What does the fate of a small island in the Pacific Ocean have to do with the conflict in Kashmir? If the island is East Timor, the answer is everything and nothing, with the Indian and Pakistani governments apparently unable to address the fate of the Indonesian occupied territory without looking at it through the prism of their own battles.
No sooner had the UN-authorised intervention in East Timor, which led to the landing of Australian-led troops on 20 September, been carried out than it turned into a political football for India and Pakistan. The latter was quick to draw parallels between the crises in East Timor and Kashmir, while India, along with a range of Western powers, sought to downplay any such comparison.

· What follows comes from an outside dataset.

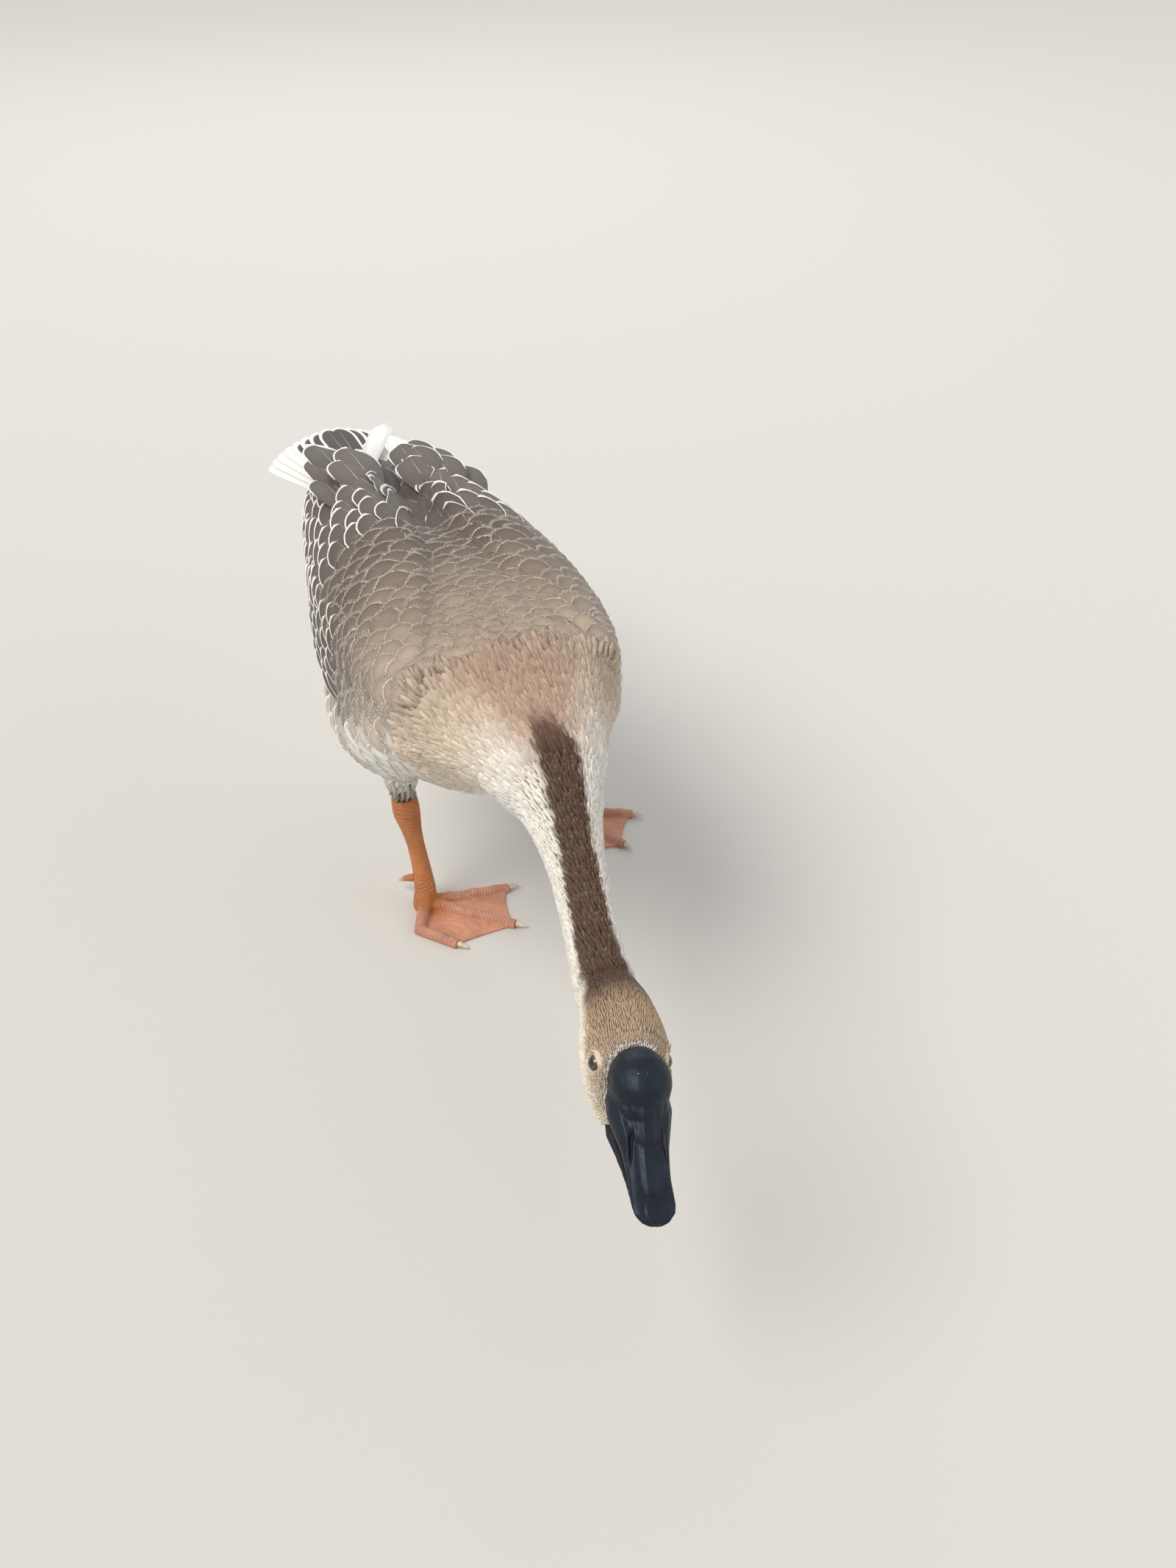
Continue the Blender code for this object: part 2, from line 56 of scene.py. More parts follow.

Pakistani Foreign Minister Sartaj Aziz made the most ambitious effort to pair the two situations in a speech to the UN General Assembly on 22 September, in which he praised the East Timor intervention. What the world had learnt from the East Timor and Kosovo crises, he argued, was that "a people's aspiration for freedom cannot be suppressed indefinitely; a free exercise of the right of self-determination is invaluable for peace; self-determination can best be exercised in an environment free of fear and coercion; (and) the United Nations is best placed to oversee the exercise of self-determination."
Aziz went on to note that "these conclusions were already accepted for Kashmir 50 years ago". Just as the UN intervened to allow the Timorese to decide their fate in the 30 August referendum, Aziz implied, so too must nations intervene to allow Kashmiris to determine their national status. "Human rights must be upheld, not only in Kosovo and Timor, but also in Kashmir," he argued.